*Problem description:*
Only the lines from the one containing "# keep the shape" through the one containing "screw.data.materials.append(bright_steel)" are wanted. Give them again exactly, both ends included.

*Stored data:*
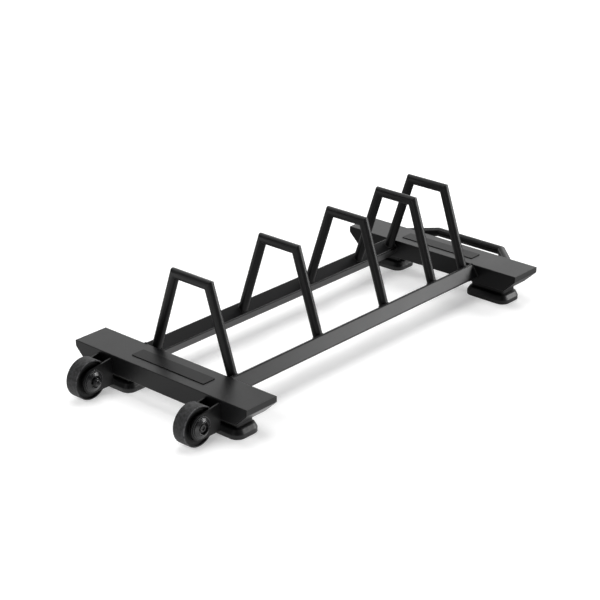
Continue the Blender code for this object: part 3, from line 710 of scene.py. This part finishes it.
fittings = []
for name, (side, middle, half) in wheels.items():
    for place, sign in (("inner", -1), ("outer", 1)):
        node = f"{name}_{place}_domed_washer"
        low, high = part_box(node)
        seat = min(abs(low.y - middle[1]), abs(high.y - middle[1]))
        crown = high.y - low.y
        rim = (high.x - low.x) / 2
        corners = [(BOLT_HOLE, 0.0), (BOLT_HOLE, WASHER_SEAT), (WASHER_RECESS, WASHER_SEAT),
                   (WASHER_RECESS, crown), (WASHER_CROWN, crown), (WASHER_SHOULDER, crown - WASHER_FALL),
                   (WASHER_SHOULDER, WASHER_SEAT), (rim, WASHER_SEAT), (rim, 0.0)]
        profile = softened(corners, WASHER_SOFT, WASHER_STEPS, closed=True)
        mesh = turned_piece(f"{node}_disc", (profile + (0, seat)) * (1, sign), middle, side)
        fittings.append(show(mesh, black_steel, "frame", "black_steel", node))

    node = f"{name}_axle_bolt"
    low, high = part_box(node)
    tip, face = ends_outward(node, middle, side)
    head = (high.x - low.x) / 2
    under = face - HEAD_HEIGHT
    profile = softened([(SHANK_END_FLAT, tip), (SHANK_RADIUS, tip), (SHANK_RADIUS, under), (head, under),
                        (head, face), (SOCKET_CLEAR, face)], BOLT_SOFT)
    socket = [about_axle(hexagon(SOCKET_ACROSS), outward) for outward in (face, face - SOCKET_DEPTH)]
    mesh = turned_piece(f"{node}_screw", profile, middle, side, wrap=False, extra=socket)
    fittings.append(show(mesh, black_steel, "frame", "black_steel", node))

    # The nut's hexagon is cut off round at both faces by a 30 degree cone, and a dome closes its far end.
    tip, seat = ends_outward(f"{name}_axle_nut", middle, side)
    rings = [about_axle(BOLT_HOLE, seat - NUT_DEPTH), about_axle(BOLT_HOLE, seat)]
    chamfer = np.linspace(0, NUT_CHAMFER, NUT_CHAMFER_STEPS)
    for depth in np.concatenate([chamfer, NUT_HEX_HEIGHT - chamfer[::-1]]):
        cone = NUT_FACE * NUT_ACROSS / 2 + NUT_CHAMFER_SLOPE * min(depth, NUT_HEX_HEIGHT - depth)
        rings.append(about_axle(np.minimum(hexagon(NUT_ACROSS), cone), seat - depth))
    rings.append(about_axle(NUT_DOME, seat - NUT_HEX_HEIGHT))
    for turn in np.linspace(0, NUT_DOME_TURN, NUT_DOME_STEPS):
        rings.append(about_axle(NUT_DOME * math.cos(turn), tip + NUT_DOME * (1 - math.sin(turn))))
    mesh = skin(f"{name}_cap_nut", np.array(rings) * (side, side, 1) + middle)
    fittings.append(show(mesh, black_steel, "frame", "black_steel", f"{name}_axle_nut"))


# Foot boxes: short lengths of 108 x 52 mm steel box under the beams, coated with the frame. A piece like
# this is skinned through level outlines; its flat faces begin a little inside their edges, at a RIM.
BOX_CORNER = 0.005
BOX_RIM = 0.004
BOX_EDGE = 0.0006
FEET = [f"{end}_{name}" for end in beams for name in SIDES]


def stacked(name, node, corner, levels, steps=CORNER_STEPS):
    """A skin through level outlines over the middle of a node: for each (height, inset), the node's
    rectangle with rounded corners, moved in by inset all round."""
    low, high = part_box(node)
    middle = (low + high) / 2
    size = high - low
    rings = []
    for height, inset in levels:
        outline = rounded_box(size.x - 2 * inset, size.y - 2 * inset, corner - inset, steps)
        rings.append(np.insert(outline + (middle.x, middle.y), 2, height, axis=1))
    return skin(name, np.array(rings))


def slab_levels(node, rim, edge):
    """The levels of a plain slab over a node's height, its upper and lower edges eased."""
    low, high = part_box(node)
    return softened([(low.z, rim), (low.z, 0.0), (high.z, 0.0), (high.z, rim)], (0, edge, edge, 0))


for foot in FEET:
    node = f"{foot}_foot_box"
    box = stacked(f"{node}_shell", node, BOX_CORNER, slab_levels(node, BOX_RIM, BOX_EDGE))
    show(box, black_coat, "frame", "black_powder_coat", node)


# Rubber feet: moulded pads with an upright side, a broad sloping shoulder and soft edges. The recesses for
# their screws don't show, so the soles are plain here. Glossier than the tyres, and not scuffed.
PAD_CORNER = 0.0245
PAD_CORNER_STEPS = 12
PAD_SIDE_TOP = 0.0115
PAD_SHOULDER_TOP = 0.0232
PAD_SHOULDER_INSET = 0.0065
PAD_CROWN_INSET = 0.0105
PAD_SOLE_RIM = 0.006
PAD_CROWN_RIM = 0.004
PAD_SOFT = (0, 0.002, 0.002, 0.0015, 0.0008, 0)
PAD_COLOURS = ("#0e0e0f", "#151516")
PAD_ROUGHNESS = (0.39, 0.49)
PAD_STIPPLE_MM = (1.4, 0.06)

foot_rubber = rubber("moulded foot rubber", PAD_COLOURS, PAD_ROUGHNESS, PAD_STIPPLE_MM)
for foot in FEET:
    node = f"{foot}_rubber_foot"
    low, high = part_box(node)
    levels = softened([(low.z, PAD_SOLE_RIM), (low.z, 0.0), (PAD_SIDE_TOP, 0.0),
                       (PAD_SHOULDER_TOP, PAD_SHOULDER_INSET), (high.z, PAD_CROWN_INSET),
                       (high.z, PAD_CROWN_INSET + PAD_CROWN_RIM)], PAD_SOFT)
    pad = stacked(f"{foot}_rubber_pad", node, PAD_CORNER, levels, PAD_CORNER_STEPS)
    show(pad, foot_rubber, "frame", "foot_rubber", node)


# Bare plates: 1.5 mm steel on the beams' tops, under a coat of their own that is a shade darker than the
# beams' and mirrors less.
PLATE_CORNER = 0.003
PLATE_RIM = 0.001
PLATE_EDGE = 0.0003
PLATE_COLOURS = ("#09090a", "#0b0b0c")
PLATE_ROUGHNESS = (0.37, 0.43)
PLATE_IOR = 1.25

plate_coat = powder_coat("matt black plate coat", PLATE_COLOURS, PLATE_ROUGHNESS, PLATE_IOR)
for end in beams:
    node = f"{end}_plate"
    plate = stacked(f"{end}_bare_plate", node, PLATE_CORNER, slab_levels(node, PLATE_RIM, PLATE_EDGE))
    show(plate, plate_coat, "frame", "plate_coat", node)


# Foot screws, hidden in the pads: zinc plated, two to a foot, from below through the pad into its box. They
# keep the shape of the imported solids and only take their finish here.
for foot in FEET:
    for number in (1, 2):
        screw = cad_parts[f"{foot}_foot_screw_{number}"]
        screw.data.materials.clear()
        screw.data.materials.append(bright_steel)


# Floor: a white sheet that takes the cart's soft shadow, and glows more farther out to run into the white
# room. Reflections see it darker, but for some glows. Each glow has a strength, and ramps that are
# multiplied: an axis, with the place where the ramp starts and the place where it is full.
FLOOR_HALF = 14.0
FLOOR_WHITE = 0.71
FLOOR_NEAR_GLOW = 0.37
FLOOR_GLOW_FROM = 0.6
FLOOR_GLOW_TO = 3.0
MIRRORED_WHITE = 0.10
MIRRORED_GLOWS = (
    # All over, growing towards the wheel end
    (0.38, (("X", 0.30, -1.10),)),
    # The whole right side, most of all
    (0.80, (("Y", -0.15, -0.42),)),
    # The whole left side
    (0.20, (("Y", 0.15, 0.45),)),
    # Before the wheels
    (0.38, (("X", -0.50, -0.75),)),
    # Under the cart
    (0.18, (("X", -0.75, -0.50), ("X", 0.75, 0.50), ("Y", -0.45, -0.15), ("Y", 0.45, 0.15))),
    # A strip along the left rail
    (0.40, (("X", -0.75, -0.50), ("X", 0.75, 0.50), ("Y", 0.04, 0.11), ("Y", 0.24, 0.16))),
    # A patch beside the right rail, close to the wheel end beam
    (0.55, (("X", -0.52, -0.44), ("X", -0.26, -0.34), ("Y", -0.30, -0.24), ("Y", -0.12, -0.16))),
)

mesh = bpy.data.meshes.new("studio_floor")
corners = FLOOR_HALF * np.array([(-1, -1, 0), (1, -1, 0), (1, 1, 0), (-1, 1, 0)])
mesh.from_pydata(corners.tolist(), [], [(0, 1, 2, 3)])
studio_floor = bpy.data.objects.new("studio_floor", mesh)
bpy.context.scene.collection.objects.link(studio_floor)
white = bpy.data.materials.new("white studio floor")
white.use_nodes = True
tree = white.node_tree
tree.nodes.clear()
in_view = add(tree, "ShaderNodeLightPath").outputs["Is Camera Ray"]
spot = add(tree, "ShaderNodeTexCoord").outputs["Object"]
out = add(tree, "ShaderNodeVectorMath", {"operation": "LENGTH"}, in_0=spot).outputs["Value"]
apart = add(tree, "ShaderNodeSeparateXYZ", Vector=spot).outputs
glow = add(tree, "ShaderNodeMapRange", Value=out, From_Min=FLOOR_GLOW_FROM, From_Max=FLOOR_GLOW_TO,
           To_Min=FLOOR_NEAR_GLOW, To_Max=1.0).outputs["Result"]
mirrored = 0.0
for strength, ramps in MIRRORED_GLOWS:
    pool = strength
    for axis, start, full in ramps:
        part = add(tree, "ShaderNodeMapRange", {"interpolation_type": "SMOOTHSTEP"}, Value=apart[axis],
                   From_Min=start, From_Max=full, To_Min=0.0, To_Max=1.0).outputs["Result"]
        pool = add(tree, "ShaderNodeMath", {"operation": "MULTIPLY"}, in_0=part, in_1=pool).outputs[0]
    mirrored = add(tree, "ShaderNodeMath", {"operation": "ADD"}, in_0=pool, in_1=mirrored).outputs[0]
faces = []
for level, shine in ((MIRRORED_WHITE, mirrored), (FLOOR_WHITE, glow)):
    matt = add(tree, "ShaderNodeBsdfDiffuse", Color=(level, level, level, 1.0))
    own = add(tree, "ShaderNodeEmission", Strength=shine)
    faces.append(add(tree, "ShaderNodeAddShader", in_0=matt.outputs[0], in_1=own.outputs[0]).outputs[0])
both = add(tree, "ShaderNodeMixShader", in_0=in_view, in_1=faces[0], in_2=faces[1])
add(tree, "ShaderNodeOutputMaterial", Surface=both.outputs[0])
mesh.materials.append(white)


# Room: white to the camera. For the light it is dark but for two bright walls, beyond the cart's left side
# and beyond its handle end. Each is given as the azimuth and elevation of its middle in degrees and its
# strength, and fades out over WALL_SPREAD.
WALLS = (((150.0, 12.0), 1.17), ((90.0, 12.0), 0.98))
WALL_SPREAD = math.radians(53)
WHITE = (1.0, 1.0, 1.0, 1.0)

world = bpy.data.worlds.new("studio room")
bpy.context.scene.world = world
world.use_nodes = True
tree = world.node_tree
tree.nodes.clear()
way = add(tree, "ShaderNodeTexCoord").outputs["Generated"]
lit = 0.0
for (azimuth, elevation), strength in WALLS:
    middle = direction(math.radians(azimuth), math.radians(elevation))
    nearness = add(tree, "ShaderNodeVectorMath", {"operation": "DOT_PRODUCT"}, in_0=way, in_1=middle)
    wall = add(tree, "ShaderNodeMapRange", {"interpolation_type": "SMOOTHSTEP"},
               Value=nearness.outputs["Value"], From_Min=math.cos(WALL_SPREAD), From_Max=1.0,
               To_Min=0.0, To_Max=strength)
    lit = add(tree, "ShaderNodeMath", {"operation": "ADD"}, in_0=wall.outputs["Result"], in_1=lit).outputs[0]
seen = add(tree, "ShaderNodeLightPath").outputs
clear = add(tree, "ShaderNodeMath", {"operation": "MAXIMUM"}, in_0=seen["Is Camera Ray"],
            in_1=seen["Is Transmission Ray"])
level = add(tree, "ShaderNodeMix", {"data_type": "FLOAT"}, in_0=clear.outputs[0], in_2=lit, in_3=1.0)
room = add(tree, "ShaderNodeBackground", Color=WHITE, Strength=level.outputs[0])
add(tree, "ShaderNodeOutputWorld", Surface=room.outputs[0])


# Light: a large soft lamp above lights all. A bright low box beyond the right side, which the right rail
# mirrors, and two weak fills beyond the wheel end leave the floor out. Two washes light the floor alone,
# which keeps it white and the shadow short. A small lamp lights the wheels' fittings alone, and the beam
# doesn't stop it.
def soft_lamp(name, spot, target, width, height, radiance):
    """A square-cornered soft box at spot, facing target, whose face shines with radiance and isn't seen
    itself."""
    data = bpy.data.lights.new(name, "AREA")
    data.shape = "RECTANGLE"
    data.size = width
    data.size_y = height
    data.energy = radiance * math.pi * width * height
    lamp = bpy.data.objects.new(name, data)
    lamp.visible_camera = False
    bpy.context.scene.collection.objects.link(lamp)
    aim(lamp, Vector(spot), Vector(target))
    return lamp


def light_only(state, items, *lamps):
    """Lets lamps light these items alone, with the state INCLUDE, or everything but them, with EXCLUDE."""
    receivers = bpy.data.collections.new(f"{lamps[0].name} receivers")
    for item in items:
        receivers.objects.link(item)
    for link in receivers.collection_objects:
        link.light_linking.link_state = state
    for lamp in lamps:
        lamp.light_linking.receiver_collection = receivers


soft_lamp("overhead lamp", (-0.061, 0.366, 3.102), VIEW_TARGET, width=2.3, height=2.3, radiance=3.5)
right_box = soft_lamp("right box", (2.292, -2.046, 0.845), VIEW_TARGET, width=1.5, height=1.3, radiance=8.55)
front_fill = soft_lamp("front fill", (-2.30, 0.35, 0.75), (-0.45, 0.0, 0.08),
                       width=1.2, height=1.0, radiance=1.0)
back_fill = soft_lamp("back fill", (-1.85, 1.66, 1.10), (-0.10, 0.0, 0.10),
                      width=1.2, height=1.0, radiance=0.9)
light_only("EXCLUDE", [studio_floor], right_box, front_fill, back_fill)
washes = [soft_lamp(name, (x, 0.0, 1.7), (0.0, 0.0, 0.0), width=2.6, height=1.6, radiance=4.65)
          for name, x in (("front floor wash", -2.6), ("rear floor wash", 2.6))]
light_only("INCLUDE", [studio_floor], *washes)
gleam = soft_lamp("gleam on the fittings", (1.57, -2.13, 0.75), (-0.64, 0.0, 0.07),
                  width=0.45, height=0.45, radiance=62.0)
light_only("INCLUDE", fittings, gleam)
gleam.light_linking.blocker_collection = gleam.light_linking.receiver_collection

bpy.context.scene.view_settings.view_transform = "Standard"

*Correct output:*
# keep the shape of the imported solids and only take their finish here.
for foot in FEET:
    for number in (1, 2):
        screw = cad_parts[f"{foot}_foot_screw_{number}"]
        screw.data.materials.clear()
        screw.data.materials.append(bright_steel)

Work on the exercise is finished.